The firm sees bags as a major growth opportunity, with sales projected to generate about 10 percent of revenue growth in the first year, and 20 to 30 percent in the long term. “Let’s be clear, Céline doesn’t make money in ready-to-wear, but in bags. I think leather goods is a category that you have to invest in,” said Pasricha.
Acampora said tailoring, day, occasion, evening and outerwear are also areas for growth, with potential expansion in the Middle East, Europe, Asia and the U.S. Roksanda has “brave targets ahead,” but she’s confident about meeting them.
To broaden the customer base, they’ve brought in dresses at around 795 pounds, or $1,100, separates like knits and trousers, and the accessories. Ilincic said she’s thinking in terms of a 24/7 wardrobe, even stretching to demi-couture.
To wit, her pre-fall line included 20 limited-edition, numbered and signed pieces, lighter-than-air organza gowns with full skirts adorned with tiny fabric bubbles.
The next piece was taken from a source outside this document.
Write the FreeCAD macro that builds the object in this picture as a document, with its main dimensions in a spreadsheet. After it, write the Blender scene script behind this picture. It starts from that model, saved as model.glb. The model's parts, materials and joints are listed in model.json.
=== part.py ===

Even the daywear had a dream-like quality, as in lilac flower embroidery for a pink mohair coat; curving, wavelike hemlines, or fine leather worked into color-blocked dresses.
Among the designer’s creative touchstones is Yves Saint Laurent, in particular his 1976 Russian collection. Ilincic said the brand makes her think of her mother: “She was a big fan, and she used to travel to Paris and buy some of his pieces. At the time I was a little girl and didn’t know who Yves Saint Laurent was, but there is this emotional connection that always reminds me of that period in my life.”
While her collections may be modern, the past still plays a big role. She returns regularly to a mid-century modern aesthetic — Kandinsky and Malevich are favorite artists. She’s also been experimenting with design. This week in Milan, she’s unveiling a one-off venture with Swiss ceramics firm Linck Keramik at the annual Wallpaper Handmade exhibition. Using special colored decals, Ilincic transferred her bright colorblocking to hand-thrown ceramic forms created by Margrit Linck from the Forties to the Sixties.
Surely a departure from fashion, but only temporarily.